In terms of standardization of which metrics to report, I’m torn. On one hand, for the task your dictionaries were trained on (reconstruction activations taken from length 128 sequences), they’re performing well and this should be reflected in the metrics. On the other hand, people should be aware that if they just plug your autoencoders into GPT2-small and start doing inference on inputs found in the wild, things will go off the rails pretty quickly. Maybe the answer is that CE diff should be reported both for sequences of the same length used in training and for arbitrary-length sequences?
The fact that Pythia generalizes to longer sequences but GPT-2 doesn’t isn’t very surprising to me—getting long context generalization to work is a key motivation for rotary, e.g. the original paper https://arxiv.org/abs/2104.09864
I think the learned positional embeddings combined with training on only short sequences is likely to be the issue. Changing either would suffice.
Makes sense. Will set off some runs with longer context sizes and track this in the future.
This comment is about why we were getting different MSE numbers. The answer is (mostly) benign—a matter of different scale factors. My parallel comment, which discusses why we were getting different CE diff numbers is the more important one.
When you compute MSE loss between some activations x and their reconstruction ^x, you divide by variance of x, as estimated from the data in a batch. I’ll note that this doesn’t seem like a great choice to me. Looking at the resulting training loss:
∥x−^x∥22/Var(x)+λ∥f∥1
where f is the encoding of x by the autoencoder and λ is the L1 regularization constant, we see that if you scale x by some constant α, this will have no effect on the first term, but will scale the second term by α. So if activations generically become larger in later layers, this will mean that the sparsity term becomes automatically more strongly weighted.

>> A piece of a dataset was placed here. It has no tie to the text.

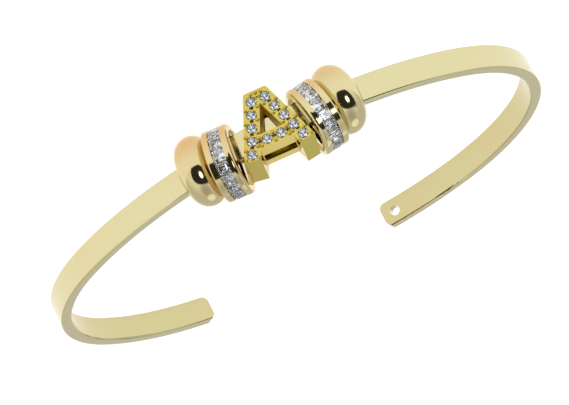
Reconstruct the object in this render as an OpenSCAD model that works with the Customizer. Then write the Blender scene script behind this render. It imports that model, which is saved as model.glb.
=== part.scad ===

I think a more principled choice would be something like
∥x−^x∥2+λ∥f∥1
where we’re no longer normalizing by the variance, and are also using sqrt(MSE) instead of MSE. (This is what the
dictionary_learning
repo does.) When you scale x by a constant α, this entire expression scales by a factor of α, so that the balance between reconstruction and sparsity remains the same. (On the other hand, this will mean that you might need to scale the learning rate by 1/α, so perhaps it would be reasonable to divide through this expression by ∥x∥2? I’m not sure.)Also, one other thing I noticed: something which we both did was to compute MSE by taking the mean over the squared difference over the batch dimension and the activation dimension. But this isn’t quite what MSE usually means; really we should be summing over the activation dimension and taking the mean over the batch dimension. That means that both of our MSEs are erroneously divided by a factor of the hidden dimension (768 for you and 512 for me).
This constant factor isn’t a huge deal, but it does mean that:
The MSE losses that we’re reporting are deceptively low, at least for the usual interpretation of “mean squared error”
If we decide to fix this, we’ll need to both scale up our L1 regularization penalty by a factor of the hidden dimension (and maybe also scale down the learning rate).
This is a good lesson on how MSE isn’t naturally easy to interpret and we should maybe just be reporting percent variance explained. But if we are going to report MSE (which I have been), I think we should probably report it according to the usual definition.